Symphony No. 2 in C minor,
Gustav Mahler, one of the last great figures of the Late Romantic movement, was at the same time one of the harbingers of twentieth century music. He had a volatile and complex personality and overtly expressed his emotional and physical suffering. That plus his Jewish birth – if not religion – was socially unacceptable to turn-of-the-century Europeans who hid behind a facade of stability and superficiality. Most of Mahler’s music expresses his battle against fate and the uncertainty of existence – which may explain how he could have written two of the Kindertotenlieder (Songs on the Death of Children) following the birth of his second daughter.
In spite of his difficult personality and Austria’s open anti-Semitism, Mahler’s ascent as conductor was spectacular. In the summer of 1880, at the age of 20, he had his first conducting job in a minor summer theater; 17 years later he was Kapellmeister and then Director of the most prestigious musical organization of the time, the Vienna Hofoper. He nevertheless found time to compose and in 1894 finished his Symphony No. 2.
The Symphony took Mahler six years to complete, not entirely surprising in light of its bizarre conception. In 1886 Mahler had made the acquaintance of Baron Carl von Weber, the grandson of the composer Carl Maria von Weber, who wanted Mahler to complete an unfinished comic opera by his grandfather, Die drei Pintos (The Three Pintos). Mahler took on the project – along with a love affair with Weber’s wife – receiving tremendous acclaim at the premiere (of the opera). After the performance, alone in his bedchamber filled with wreaths and bouquets, Mahler had a hallucinatory vision of himself on his funeral bier surrounded by flowers. The dream inspired what was to become the Symphony’s first movement, which he entitled Todtenfeier (Funeral Rite). In part unable to decide whether the work should be a separate tone poem or the first movement of a full symphony,he became blocked and did not resume composition until the summer of 1893, finishing sketches of all but the last movement by the end of the summer. Still unsure how to finish the work, Mahler at least knew that he wanted to incorporate the human voice. The answer came to him “like a thunderbolt” during the memorial service for his friend, conductor Hans von Bülow, which included a recital of the religious ode “Auferstehung” (Resurrection) by German religious poet Friedrich Gottlieb Klopstock (1724-1803). In contemplating death, Mahler perceived that the purpose of life’s pain and suffering was life beyond death. It is important to note, however, that Mahler was not thinking of resurrection in a Christian sense, but rather as the destiny of all humankind, regardless of religion, nor did he append the title to the Symphony.
At the time he composed the Symphony, Mahler was also setting to music some poems from the anthology of 300 years of German folk literature, Des Knabens Wunderhorn (The Youth’s Magic Horn).
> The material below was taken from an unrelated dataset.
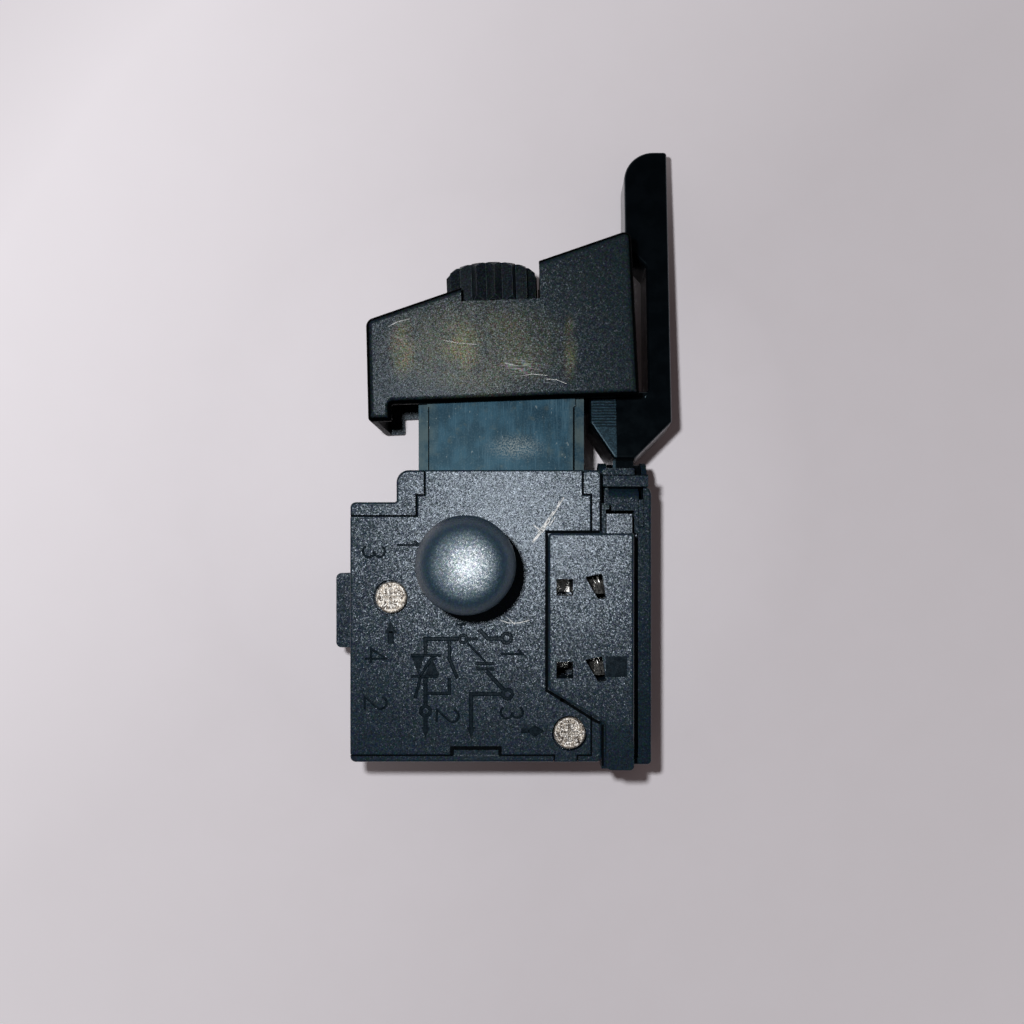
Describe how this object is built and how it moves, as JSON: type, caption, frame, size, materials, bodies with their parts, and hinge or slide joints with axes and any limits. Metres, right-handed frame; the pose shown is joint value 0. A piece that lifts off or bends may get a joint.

The anthology had been collected around the turn of the nineteenth century by Clemens Brentano (1778-1842), the son of a rich Italian businessman who settled in Frankfurt, and Achim von Arnim (1781-1831), the son of a Prussian Junker of literary bent. Mahler used one of the poems, “Urlicht” (Primeval Light) as the text for the fourth movement.
Mahler succumbed at least three times to the temptation to provide a programmatic explication of the Symphony, in spite of his ambivalence about such devices. Since his notes all differ and were written long after the fact, they probably never served as a guide for the compositional process. Nevertheless, they do explain the first movement of the Symphony as a fundamental human question that receives an answer in the last. The three middle movements Mahler considered as interludes. He made a connection between his previous symphony and the new one, writing to the composer and critic, Max Marschalk, that the funeral rite was for the “hero of my First Symphony, whom I bear to the grave and whose life I can see reflected in a pure mirror…”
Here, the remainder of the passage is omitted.